Gillian Welch Time (the revelator) (2001, Acony Records)
Petite fille de la ville, née à Manhattan et grandie à Los Angeles, Gillian Welch se passionne dès l’enfance pour la musique traditionnelle américaine. Elle s’abreuve aux ondes des radios locales de hillbilly, de country ou de bluegrass, se laissant notamment bercer par les harmonies de la Carter Family. Après des études de musique à Boston, elle commence à tourner dans les clubs à travers le pays avec son compagnon David Rawlings, et elle finit par être remarquée en 1996 par le célèbre T-Bone Burnett qui lui permet d’enregistrer un premier LP intitulé Revival. Après un deuxième album paru en 1998, Hell among the yearnings, et diverses participations à des bandes originales (dont celle du O Brother des frères Coen) et des compilations, elle enregistre en 2001 ce magnifique Time (the revelator).
I was thinking that night about Elvis / Day that he died, day that he died / Just a country boy that combed his hair / And put on a shirt his mother made and went on the air / And he shook it like a chorus girl / And he shook it like a Harlem Queen / He shook it like a midnight rambler, baby / Like you never seen, like you never seen, never seen
Elvis Presley blues
A l’instar d’autres folkeuses nord-américaines de première classe, comme Laura Veirs ou Alela Diane, Gillian Welch semble se faire le vecteur d’une musique bien plus âgée qu’elle, apparaissant comme traversée par des airs venus du début du vingtième siècle et charriant avec elle d’antiques douleurs et quelque chose comme les effluves d’une sagesse ancestrale.
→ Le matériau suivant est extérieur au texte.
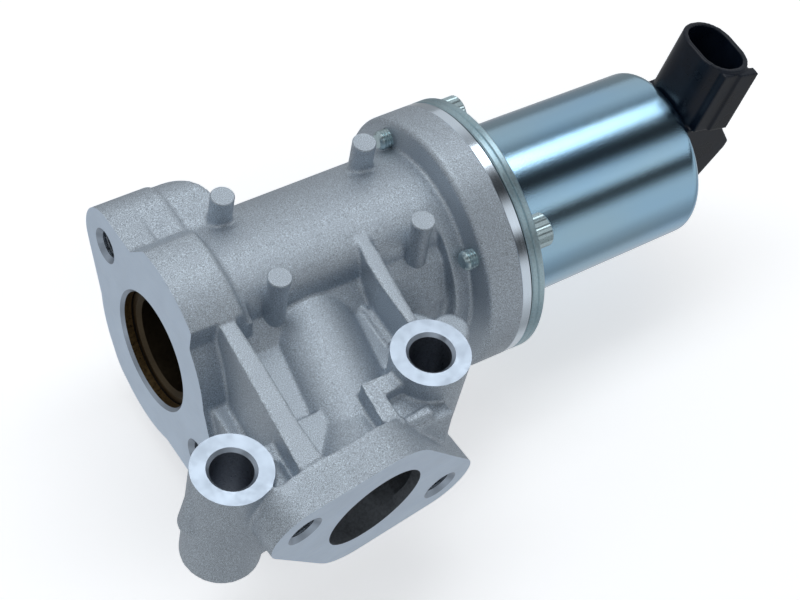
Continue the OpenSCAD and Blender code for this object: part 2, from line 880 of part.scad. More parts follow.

Accompagnée de son fidèle David Rawlings, Gillian Welch joue hors du temps une country majestueuse, un folk intemporel qui se moque bien des paraître moderne et des petites vagues de la hype (un peu comme chez le grand Will Oldham) ; aucun revival passéiste dans ces chansons-là, juste une musicalité intense et des vagues d’émotions belles à pleurer. Gillian Welch s’empare d’un idiome éternel et en démontre s’il en était besoin l’intouchable actualité, sans pour autant afficher une révérence timide.
Now, give me some of what you’re having / I’ll take you as a viper into my head / A knife into my bed, arsenic when I’m fed / I dream a highway back to you
I dream a highway
L’album s’ouvre avec une chanson d’exception, le grandiose Time (the revelator), qui ondoie en lentes et sublimes circonvolutions, avec ses notes de guitare acoustique crépitant comme un feu sous la lune. Le titre pose d’emblée le cadre esthétique de ces chansons : les guitares de Welch et Rawlings s’entrecroisent ou se soutiennent, une mandoline ou un banjo trace quelques lignes de fuite et batterie et percussions sont délibérément absents. Cette déclaration d’intention stylistique trouve son acmé dans le morceau final, ce I dream a highway qui nous emmène dans une lente dérive de plus de 15 minutes, et nous fait naviguer au crépuscule sur un fleuve mystérieux, un ailleurs inconnu, peut-être un au-delà. Morceau-Charon, ce I dream a highway semble réellement nous emmener sur l’autre rive du Styx, traînant avec lui un cortège de fantômes (dont Gram Parsons) laissant résolument derrière eux leur vie d’ici comme pour répondre à un impérieux appel. Entre ces deux chansons impériales, Gillian Welch déploie toutes les beautés des musiques traditionnelles américaines. My first lover tressaille au son du banjo tandis qu’on imagine volontiers Welch en chanteuse de saloon sur l’excellent Red clay halo. On retiendra aussi la mélancolie limpide d’April the 14th ou le remarquable Elvis Presley blues, qui convoque les mânes du mythe Presley, figure incontournable du folklore américain. Et sur toutes ces chansons résonne la voix sans âge de Gillian Welch, profonde et belle, lumineuse et charriant avec elle des failles abyssales et mille sortilèges pour les combler.
All the girls, all dance with the boys from the city / And they don’t care to dance with me / Now it ain’t my fault that the fields are muddy / And the red clay stains my feet
Red clay halo
Je n’ai jamais eu l’occasion d’écouter d’autres disques de l’Américaine, comme si celui-ci suffisait il faut croire. A vrai dire, la dame n’a sorti que deux autres albums depuis : Soul journey en 2003 et The harrow & the harvest en 2011. Je recommande cependant fortement la merveilleuse reprise du Black star de Radiohead que Miss Welch a enregistré en 2006. Cet album demeure une des plus belles preuves de la beauté sans âge de ces musiques américaines traditionnelles, emplies d’espace et de poussière, jamais aussi belles que dans leur plus simple appareil.